Hawthorne recoge la información narrativa de lo que ya había acontecido y que dice haber leído –como se ha señalado– en una “revista o periódico viejo” e invita al lector a unirse a él porque considera que vale la pena dedicar algún tiempo a pensar en un suceso tan extraño:
“A este respecto, el lector que así lo quiera puede entregarse a sus propias meditaciones. Mas si prefiere divagar en mi compañía a lo largo de estos veinte años del capricho de Wakefield, le doy la bienvenida, confiando en que habrá un sentido latente y una moraleja […] trazados pulcramente y condensados en la frase final.”
Pero puede que este arranque del relato nos parezca poco creíble. Pensamos que, con esta estratagema, imitó lo que dos siglos y pico antes que él hiciera Cervantes con su hidalgo de La Mancha, donde el musulmán Cide Hamete Benengeli –supuesto historiador–, aparece como autor de gran parte del Quijote para, de ese modo, externalizar las fuentes y ganar verosimilitud. La singularidad del cuento que nos ocupa reside en la insólita decisión de desaparecer que toma Wakefield y, luego, en los pensamientos y vicisitudes que acaparan su atención durante esos años.
“Se las había ingeniado (o, más bien, las cosas habían venido a parar en esto) para separarse del mundo, hacerse humo, renunciar a su sitio y privilegios entre los vivos, sin que fuera admitido entre los muertos. La vida de un ermitaño no tiene paralelo con la suya. […] Sería un ejercicio muy curioso determinar los efectos de tales circunstancias sobre su corazón y su intelecto, tanto por separado como al unísono. No obstante, cambiado como estaba, rara vez era consciente de ello y más bien se consideraba el mismo de siempre.”
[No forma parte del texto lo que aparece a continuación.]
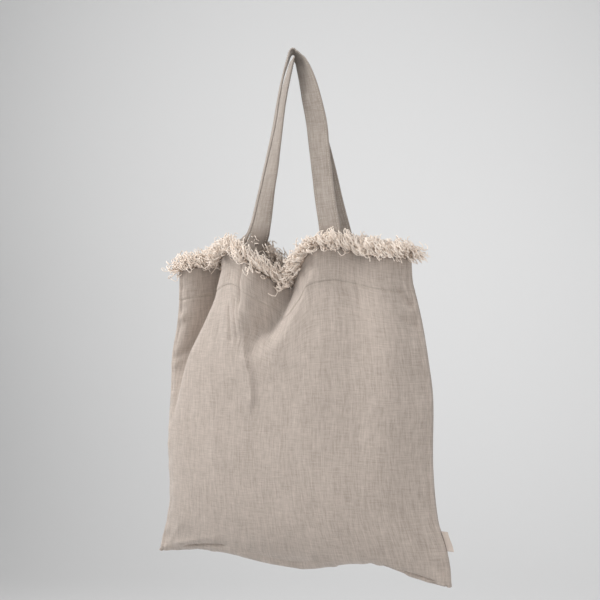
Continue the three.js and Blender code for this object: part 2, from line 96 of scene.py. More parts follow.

La voz narrativa describe los hechos desde el punto de vista de Hawthorne, en funciones de explorador y testigo, alternando el relato en primera o tercera persona limitada (hay cosas que ignora). Opina y comenta los hechos, para ese lector al que ha invitado a “divagar juntos”, y va relatando las reacciones de Wakefield que traslada, a quien leyere, aquella “historia” que había encontrado en “periódicos viejos”.
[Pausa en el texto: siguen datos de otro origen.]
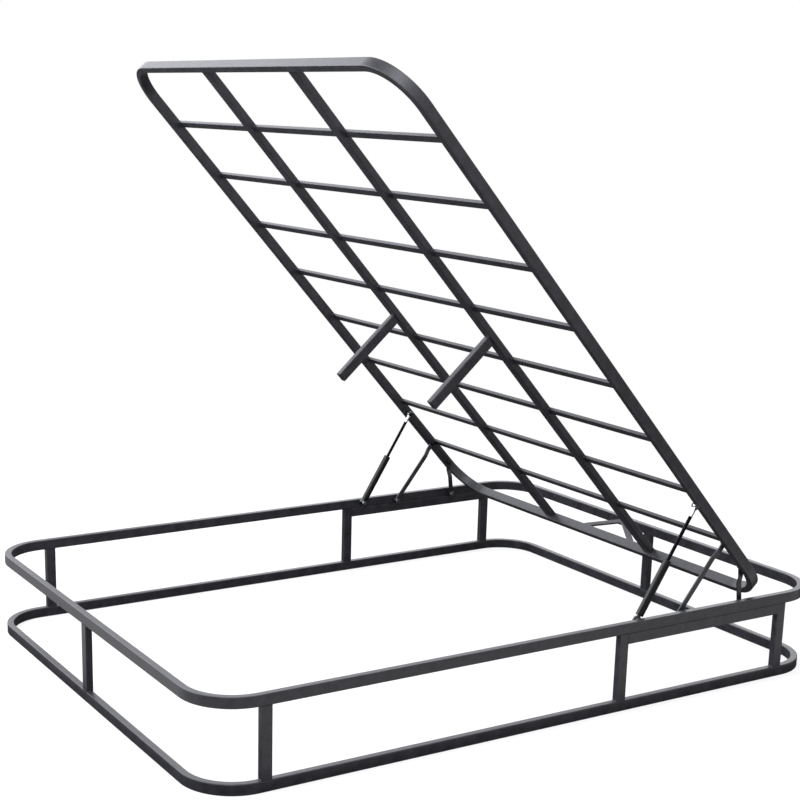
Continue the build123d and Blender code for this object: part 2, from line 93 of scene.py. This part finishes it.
def add_node(tree: bpy.types.NodeTree, kind: str, inputs: dict | None = None,
             **settings: str) -> bpy.types.Node:
    """Add a shader node with its settings, socket values and links.

    Args:
        tree: Node tree that gets the node.
        kind: Blender's name of the node type.
        inputs: Input name or index to a value, or to an output socket to link.
        **settings: Properties of the node itself.

    Returns:
        The new node.
    """
    node = tree.nodes.new(kind)
    for name, value in settings.items():
        setattr(node, name, value)
    for key, value in (inputs or {}).items():
        if isinstance(value, bpy.types.NodeSocket):
            tree.links.new(value, node.inputs[key])
        else:
            node.inputs[key].default_value = value
    return node


def new_material(name: str) -> tuple[bpy.types.Material, bpy.types.NodeTree, bpy.types.Node]:
    """Make an empty node material.

    Args:
        name: Name of the material.

    Returns:
        The material, its node tree and its output node.
    """
    material = bpy.data.materials.new(name)
    material.use_nodes = True
    tree = material.node_tree
    tree.nodes.clear()
    return material, tree, add_node(tree, "ShaderNodeOutputMaterial")


def per_metre(size_mm: float) -> float:
    """Noise scale whose features are about size_mm across in object space."""
    return 1000.0 / size_mm


def shade_ramp(tree: bpy.types.NodeTree, source: bpy.types.NodeSocket, dark: str, light: str,
               low: float = 0.35, high: float = 0.65) -> bpy.types.Node:
    """Colour ramp between two hex colours, driven by a source socket.

    Args:
        tree: Node tree that gets the ramp.
        source: Socket that drives it.
        dark: Hex colour below low.
        light: Hex colour above high.
        low: Driving value of the dark end.
        high: Driving value of the light end.

    Returns:
        The ramp node.
    """
    ramp = add_node(tree, "ShaderNodeValToRGB", {"Fac": source})
    ramp.color_ramp.elements[0].position = low
    ramp.color_ramp.elements[0].color = linear(dark)
    ramp.color_ramp.elements[1].position = high
    ramp.color_ramp.elements[1].color = linear(light)
    return ramp


def spread(tree: bpy.types.NodeTree, source: bpy.types.NodeSocket, low: float,
           high: float) -> bpy.types.Node:
    """Map a 0 to 1 socket to the span from low to high."""
    return add_node(tree, "ShaderNodeMapRange", {"Value": source, "To Min": low, "To Max": high})


def add_to_scene(name: str, data: bpy.types.ID) -> bpy.types.Object:
    """Make an object of its data and link it into the scene.

    Args:
        name: Name of the object.
        data: Its mesh, light or camera.

    Returns:
        The object.
    """
    thing = bpy.data.objects.new(name, data)
    bpy.context.scene.collection.objects.link(thing)
    return thing


def finished_mesh(name: str, mesh: bmesh.types.BMesh, finish: bpy.types.Material) -> bpy.types.Mesh:
    """Turn an edited mesh into mesh data with one finish, and free it.

    Args:
        name: Name of the mesh data.
        mesh: Edited mesh.
        finish: Its material.

    Returns:
        The mesh data.
    """
    data = bpy.data.meshes.new(name)
    mesh.to_mesh(data)
    mesh.free()
    data.materials.append(finish)
    return data


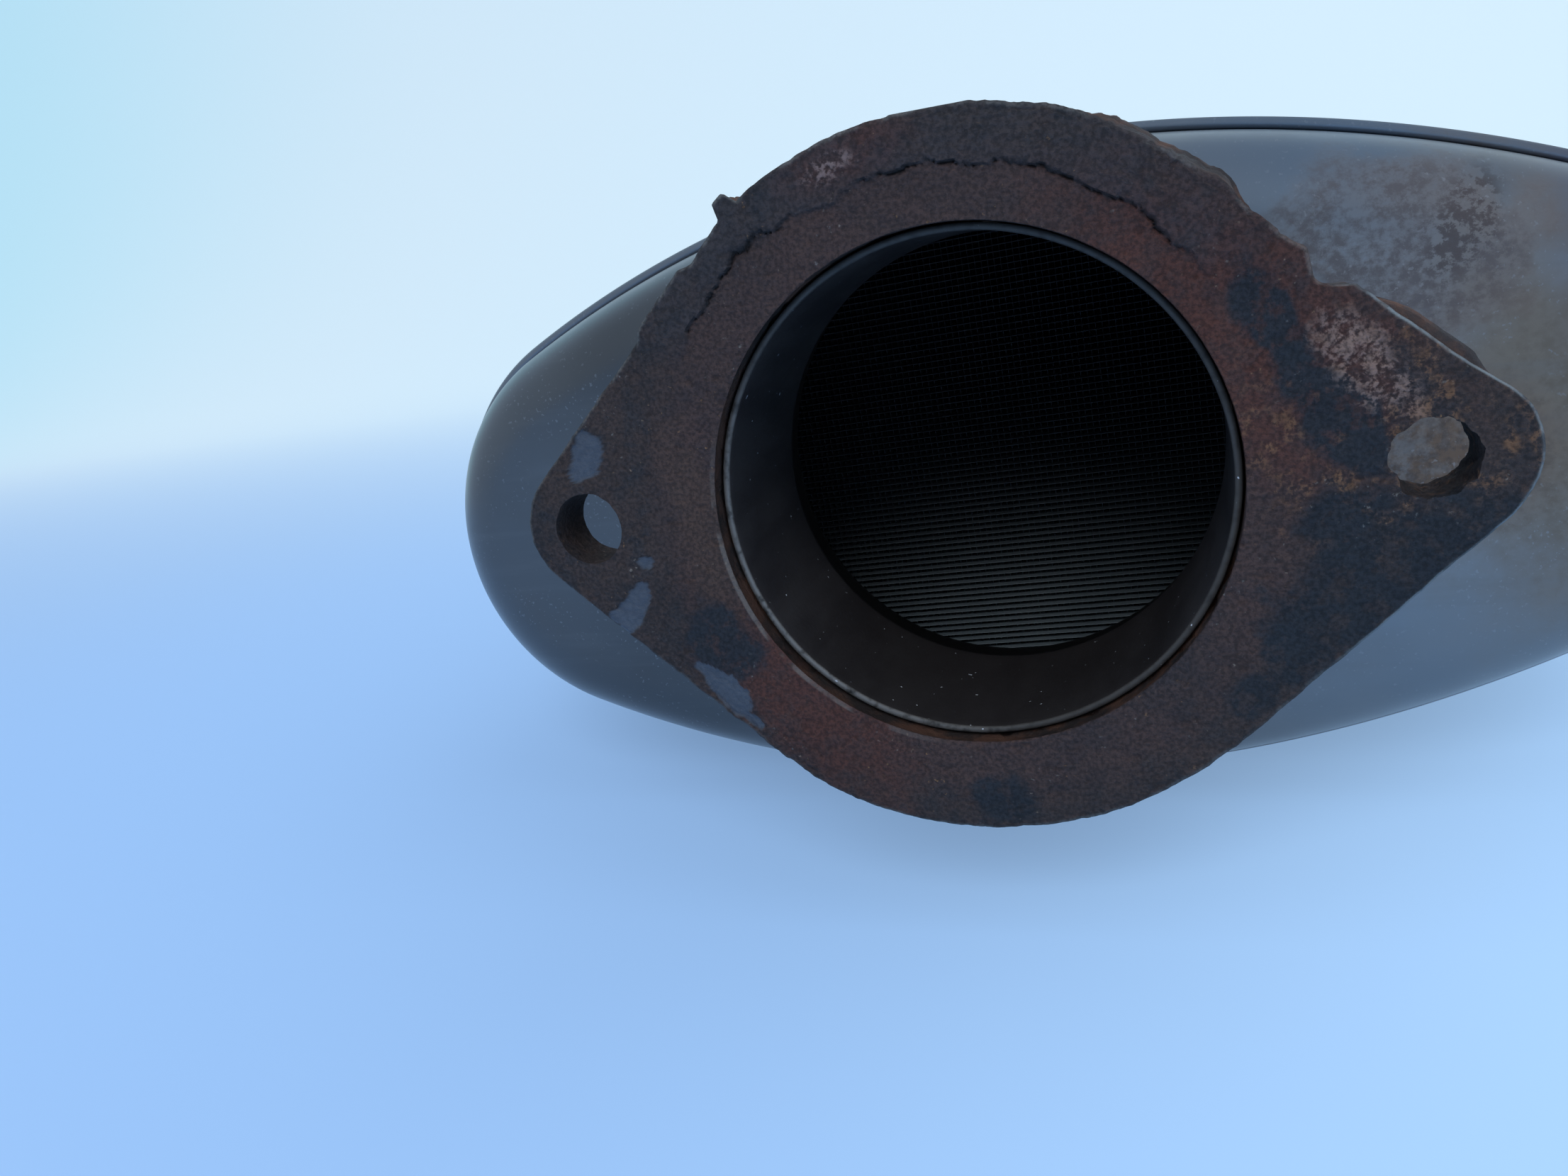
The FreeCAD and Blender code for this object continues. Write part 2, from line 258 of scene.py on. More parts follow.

El autor hace gala de un estilo distendido utilizando un lenguaje escogido y aun depurado, mostrando el contraste entre la conducta tortuosa de su insólito personaje y el tono amable con el que nos expresa lo que pasa por su cabeza.
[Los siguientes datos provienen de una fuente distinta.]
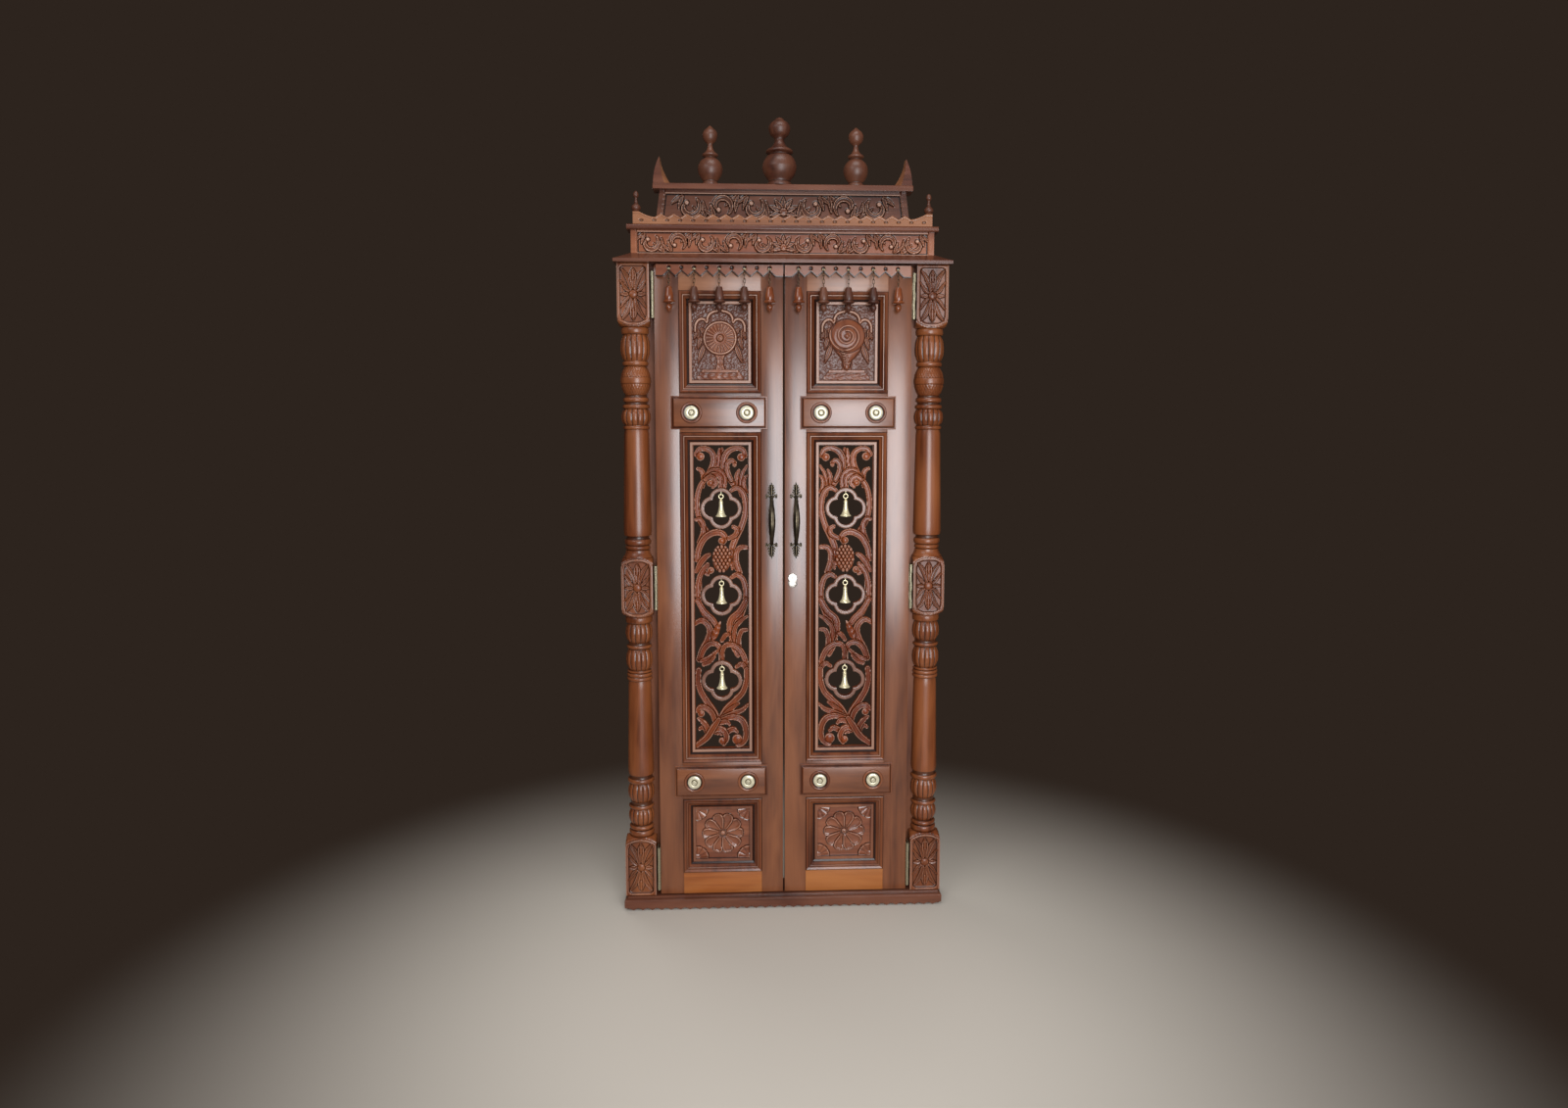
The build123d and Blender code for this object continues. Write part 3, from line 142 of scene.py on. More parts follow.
# %% [markdown]
# ## Grain, painted highlight and painted shade as node groups
#
# Teak is a brown wood with darker streaks along its length, and a varnish lies over it. The streaks
# could be painted by hand, but a stretched noise does the same on every board, and turns with the
# board's direction. The group below is built once, and each wooden finish sets its own colours in it.
# Its Carve input is high on a carving's ridges, where a pale colour paints a highlight, and low in the
# hollows, where a dark colour paints shade.

# %% Build the grain group


def socket(group, name, kind, direction="INPUT", value=None):
    """A named input or output on a node group."""
    made = group.interface.new_socket(name=name, in_out=direction, socket_type=kind)
    if value is not None:
        made.default_value = value
    return made


def fill(tree, target, inputs):
    """Give a node's inputs their values, or link them to another node's output."""
    for key, value in inputs.items():
        if isinstance(value, bpy.types.NodeSocket):
            tree.links.new(value, target.inputs[key])
        else:
            target.inputs[key].default_value = value


def add_node(tree, kind, inputs=None, **settings):
    """A shader node with its settings and its inputs."""
    made = tree.nodes.new("ShaderNode" + kind)
    for key, value in settings.items():
        setattr(made, key, value)
    fill(tree, made, inputs or {})
    return made


STREAKS, STREAK_DETAIL, STREAK_WAVE = (60.0, 60.0, 3.0), 5.0, 0.6
FIBRES, FIBRE_DETAIL, FIBRE_WAVE = (420.0, 420.0, 14.0), 3.0, 0.2
CLOUDS, CLOUD_DETAIL, CLOUD_WAVE = (11.0, 11.0, 2.2), 3.0, 0.3
NOISE_ROUGH = 0.6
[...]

El ritmo, a pesar de que desde el principio del cuento conocemos el argumento, no decae en ningún instante. Interesa saber cómo se desarrollará la vida de Wakefield en la vecindad de su casa y el narrador nos va alimentando con buscadas vacilaciones, alternando breves pinceladas de la vida de su fiel esposa con los riesgos que él corre para verla en determinados momentos.
El final, en su detalle (que no vamos a descubrir) es uno de los puntos fuertes de la trama y, desde luego, la moraleja que nos anunciaba Hawthorne
“En la aparente confusión de nuestro mundo misterioso los individuos se ajustan con tanta perfección a un sistema, y los sistemas unos a otros, y a un todo, de tal modo que con sólo dar un paso a un lado cualquier hombre se expone al pavoroso riesgo de perder para siempre su lugar. Como Wakefield, se puede convertir, por así decirlo, en el Paria del Universo.”
En fin, uno de los mejores cuentos de un escritor que compartió inquietudes literarias con su coetáneo Herman Melville (1819-1991), el creador de “Moby Dick” y “Bartleby, el escribiente”, e influyó profundamente en Edgar Allan Poe (1809-1849).